Jangan
tanyakan padaku soal sepakbola. Kenapa? Karena aku adalah penggila bola kelas
kakap. Aku sanggup melayani lawan bicaraku berjam-jam lamanya kalau sudah membahas soal sepakbola.
Klub favoritku sampai sekarang adalah PSMS Medan. Iya, klub lokal. Sempat juga
bergabung dengan komunitas suporter PSMS Fans Club (PFC) dan bernyanyi bersama
mereka di tribun utara Stadion Teladan, Medan. Kalau kalian nonton pertandingan
sepakbola di Indonesia, kalian lihat di stadion, bagian tribun terbuka, ada
sekumpulan orang dengan pakaian yang warnanya sama, nyanyi, joget-joget, aku
juga pernah seperti mereka.
Kondisi PSMS
yang sembrawut beberapa tahun kebelakang, sempat membuat aku menuliskan
unek-unek terhadap klub ini. Diperparah lagi ketika mengetahui bahwa Persipura
Jayapura sudah bisa sampai di semifinal AFC Cup, waah, ada perasaan bangga
sebagai orang Indonesia tentunya. Namun di satu sisi, “hei! Mereka pernah
dikalahkan PSMS pada tahun 2007!”.
Tulisan itu
sebenarnya sudah lama aku simpan, namun baru sekarang saja teringat untuk diposting.

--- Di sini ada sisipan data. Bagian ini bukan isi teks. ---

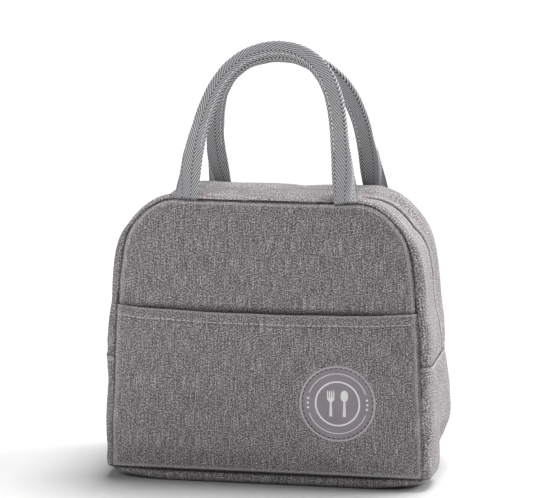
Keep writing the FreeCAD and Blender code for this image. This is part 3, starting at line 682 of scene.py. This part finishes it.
def make_base():
    """Bottom: a band that curls under from the seam, lifted a little at the corners."""
    count, power = 260, 14.0
    half_x, half_y = HALF_BASE - 0.5, SEAM_Y
    angle = math.tau * (np.arange(count) + 0.5) / count
    turn = np.stack([np.cos(angle), np.sin(angle)], -1)
    radius = (np.abs(turn) ** power).sum(axis=1) ** (-1 / power)
    ring = turn * radius[:, None] * [half_x, half_y]
    # how far inside the seam each row of the band stands, and its height
    profile = [(1.4, BOTTOM_SEAM + 1.0), (0.8, BOTTOM_SEAM + 0.2), (-0.2, BOTTOM_SEAM - 0.6), (-1.2, BOTTOM_SEAM - 1.8),
               (-1.7, 5.2), (-1.6, 3.6), (-1.0, 2.0), (0.2, 0.9), (2.0, 0.3), (5, 0.08), (10, 0), (18, 0)]
    rows = [(ring * [(half_x - inset) / half_x, (half_y - inset) / half_y], z) for inset, z in profile]
    rows += [(ring * share, 0.0) for share in (0.7, 0.5, 0.3, 0.12, 0.01)]
    grid = []
    for place, z in rows:
        far = smooth(0.62, 1.0, np.abs(place[:, 0]) / half_x) * smooth(0.45, 1.0, np.abs(place[:, 1]) / half_y)
        lift = 3.2 * far * (0.35 + 0.65 * smooth(BOTTOM_SEAM, 0, z))
        grid.append(np.stack([place[:, 0] * narrow(place[:, 1], z), place[:, 1], z + lift], -1))
    points = np.array(grid)
    depth = np.array([z for _, z in rows])[:, None]
    # painted shade in the bottom seam groove, and painted shadow where the base meets the floor
    painted_shade = np.clip(0.95 * bell(depth, BOTTOM_SEAM - 0.2, 1.1) + 0.35 * smooth(3, 0.5, depth), 0, 1)
    seam_run = np.cumsum(np.linalg.norm(np.diff(ring, axis=0, append=ring[:1]), axis=1))
    drop = run_length(points[:, 0])[:, None]
    on_band = drop < 24
    uv = (np.where(on_band, seam_run[None, :], points[..., 0]),
          np.where(on_band, drop + 0 * seam_run, points[..., 1]))
    values = {"painted_shade": painted_shade, "edge": 0.0}
    piece = grid_object("base_fabric", points, uv, values, closed=True, flip=True)
    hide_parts("base_panel", "base_foam")
    return dress(piece, FABRIC)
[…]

Mungkin yang kurang kerjaan mau baca tulisanku tentang PSMS, bisa meluncur ke sini: http://muhammadirsyadd.blogspot.com/2015/06/latepost-tentang-psms.html
Tapi kalau
dipikir-pikir lagi, berkeluh kesah tentang terpuruknya sebuah klub
lokal di Indonesia sudah tidak ada gunanya. Sekarang bukan klub asal daerah
kita saja yang terpuruk, jauh lebih luas lagi, yaitu sepakbola di negara ini
sendiri..
Toh, dari dulu
hingga sekarang, sepakbola di negeri ini emang nggak pernah ada beresnya.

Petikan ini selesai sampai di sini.